> **Objective**:
Restate the whole listing exactly.

> **Dataset extract**:

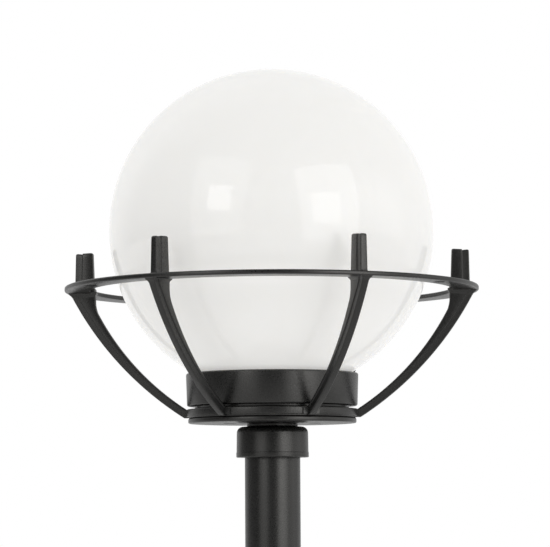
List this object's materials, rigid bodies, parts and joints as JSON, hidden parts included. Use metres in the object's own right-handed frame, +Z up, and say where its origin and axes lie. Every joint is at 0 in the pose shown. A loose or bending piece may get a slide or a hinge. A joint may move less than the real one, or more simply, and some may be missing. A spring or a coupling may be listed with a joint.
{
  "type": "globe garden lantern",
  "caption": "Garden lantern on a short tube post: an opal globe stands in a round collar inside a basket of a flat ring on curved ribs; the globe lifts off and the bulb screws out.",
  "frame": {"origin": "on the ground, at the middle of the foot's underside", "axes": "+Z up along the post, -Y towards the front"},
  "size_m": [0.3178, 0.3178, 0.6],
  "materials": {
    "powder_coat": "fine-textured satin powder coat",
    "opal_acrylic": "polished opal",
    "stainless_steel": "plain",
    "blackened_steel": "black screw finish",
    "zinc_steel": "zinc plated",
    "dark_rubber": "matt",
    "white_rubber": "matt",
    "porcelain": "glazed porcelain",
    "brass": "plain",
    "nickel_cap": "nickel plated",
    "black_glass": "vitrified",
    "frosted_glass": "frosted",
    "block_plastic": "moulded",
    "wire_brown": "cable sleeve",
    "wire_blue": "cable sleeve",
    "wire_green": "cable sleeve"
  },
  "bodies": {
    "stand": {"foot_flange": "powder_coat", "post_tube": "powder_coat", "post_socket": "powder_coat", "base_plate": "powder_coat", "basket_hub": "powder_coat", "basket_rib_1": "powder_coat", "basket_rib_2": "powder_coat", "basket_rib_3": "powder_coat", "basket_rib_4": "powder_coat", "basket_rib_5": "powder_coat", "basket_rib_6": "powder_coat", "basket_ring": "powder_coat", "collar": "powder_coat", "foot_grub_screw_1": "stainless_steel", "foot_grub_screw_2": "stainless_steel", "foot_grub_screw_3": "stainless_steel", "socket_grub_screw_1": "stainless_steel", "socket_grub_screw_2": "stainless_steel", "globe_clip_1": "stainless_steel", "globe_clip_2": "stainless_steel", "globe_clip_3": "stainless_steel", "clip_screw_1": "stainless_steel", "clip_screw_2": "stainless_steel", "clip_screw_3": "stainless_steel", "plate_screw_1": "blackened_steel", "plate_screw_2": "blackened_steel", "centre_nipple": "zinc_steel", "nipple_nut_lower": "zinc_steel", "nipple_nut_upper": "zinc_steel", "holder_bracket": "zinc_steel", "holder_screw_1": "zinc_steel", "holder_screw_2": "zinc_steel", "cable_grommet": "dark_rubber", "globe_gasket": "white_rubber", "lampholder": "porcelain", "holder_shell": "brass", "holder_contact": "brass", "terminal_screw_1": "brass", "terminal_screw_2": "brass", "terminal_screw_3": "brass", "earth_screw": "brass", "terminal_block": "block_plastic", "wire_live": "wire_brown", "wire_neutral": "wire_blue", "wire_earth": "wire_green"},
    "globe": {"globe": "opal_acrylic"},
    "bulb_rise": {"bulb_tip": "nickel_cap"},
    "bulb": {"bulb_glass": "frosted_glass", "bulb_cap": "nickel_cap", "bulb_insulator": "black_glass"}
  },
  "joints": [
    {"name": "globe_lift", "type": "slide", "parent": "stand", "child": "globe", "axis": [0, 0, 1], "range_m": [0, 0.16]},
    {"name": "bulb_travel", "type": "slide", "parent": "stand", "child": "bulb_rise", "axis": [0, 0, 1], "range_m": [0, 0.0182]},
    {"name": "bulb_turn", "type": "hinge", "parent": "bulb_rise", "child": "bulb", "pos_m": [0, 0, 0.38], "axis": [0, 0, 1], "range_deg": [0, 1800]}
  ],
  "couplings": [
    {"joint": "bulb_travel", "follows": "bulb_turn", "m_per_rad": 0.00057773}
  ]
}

> **Full output**:
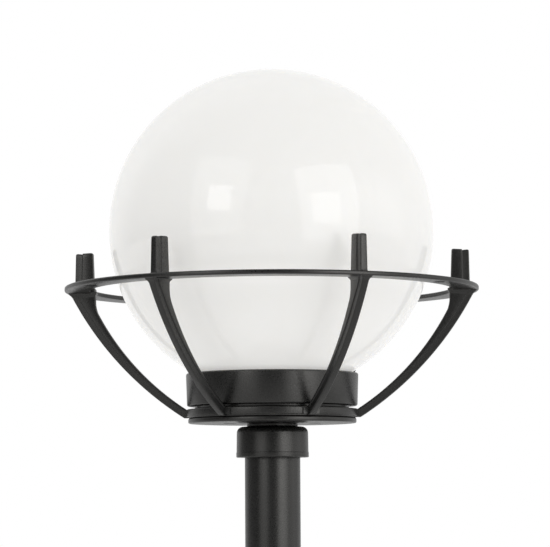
List this object's materials, rigid bodies, parts and joints as JSON, hidden parts included. Use metres in the object's own right-handed frame, +Z up, and say where its origin and axes lie. Every joint is at 0 in the pose shown. A loose or bending piece may get a slide or a hinge. A joint may move less than the real one, or more simply, and some may be missing. A spring or a coupling may be listed with a joint.
{
  "type": "globe garden lantern",
  "caption": "Garden lantern on a short tube post: an opal globe stands in a round collar inside a basket of a flat ring on curved ribs; the globe lifts off and the bulb screws out.",
  "frame": {"origin": "on the ground, at the middle of the foot's underside", "axes": "+Z up along the post, -Y towards the front"},
  "size_m": [0.3178, 0.3178, 0.6],
  "materials": {
    "powder_coat": "fine-textured satin powder coat",
    "opal_acrylic": "polished opal",
    "stainless_steel": "plain",
    "blackened_steel": "black screw finish",
    "zinc_steel": "zinc plated",
    "dark_rubber": "matt",
    "white_rubber": "matt",
    "porcelain": "glazed porcelain",
    "brass": "plain",
    "nickel_cap": "nickel plated",
    "black_glass": "vitrified",
    "frosted_glass": "frosted",
    "block_plastic": "moulded",
    "wire_brown": "cable sleeve",
    "wire_blue": "cable sleeve",
    "wire_green": "cable sleeve"
  },
  "bodies": {
    "stand": {"foot_flange": "powder_coat", "post_tube": "powder_coat", "post_socket": "powder_coat", "base_plate": "powder_coat", "basket_hub": "powder_coat", "basket_rib_1": "powder_coat", "basket_rib_2": "powder_coat", "basket_rib_3": "powder_coat", "basket_rib_4": "powder_coat", "basket_rib_5": "powder_coat", "basket_rib_6": "powder_coat", "basket_ring": "powder_coat", "collar": "powder_coat", "foot_grub_screw_1": "stainless_steel", "foot_grub_screw_2": "stainless_steel", "foot_grub_screw_3": "stainless_steel", "socket_grub_screw_1": "stainless_steel", "socket_grub_screw_2": "stainless_steel", "globe_clip_1": "stainless_steel", "globe_clip_2": "stainless_steel", "globe_clip_3": "stainless_steel", "clip_screw_1": "stainless_steel", "clip_screw_2": "stainless_steel", "clip_screw_3": "stainless_steel", "plate_screw_1": "blackened_steel", "plate_screw_2": "blackened_steel", "centre_nipple": "zinc_steel", "nipple_nut_lower": "zinc_steel", "nipple_nut_upper": "zinc_steel", "holder_bracket": "zinc_steel", "holder_screw_1": "zinc_steel", "holder_screw_2": "zinc_steel", "cable_grommet": "dark_rubber", "globe_gasket": "white_rubber", "lampholder": "porcelain", "holder_shell": "brass", "holder_contact": "brass", "terminal_screw_1": "brass", "terminal_screw_2": "brass", "terminal_screw_3": "brass", "earth_screw": "brass", "terminal_block": "block_plastic", "wire_live": "wire_brown", "wire_neutral": "wire_blue", "wire_earth": "wire_green"},
    "globe": {"globe": "opal_acrylic"},
    "bulb_rise": {"bulb_tip": "nickel_cap"},
    "bulb": {"bulb_glass": "frosted_glass", "bulb_cap": "nickel_cap", "bulb_insulator": "black_glass"}
  },
  "joints": [
    {"name": "globe_lift", "type": "slide", "parent": "stand", "child": "globe", "axis": [0, 0, 1], "range_m": [0, 0.16]},
    {"name": "bulb_travel", "type": "slide", "parent": "stand", "child": "bulb_rise", "axis": [0, 0, 1], "range_m": [0, 0.0182]},
    {"name": "bulb_turn", "type": "hinge", "parent": "bulb_rise", "child": "bulb", "pos_m": [0, 0, 0.38], "axis": [0, 0, 1], "range_deg": [0, 1800]}
  ],
  "couplings": [
    {"joint": "bulb_travel", "follows": "bulb_turn", "m_per_rad": 0.00057773}
  ]
}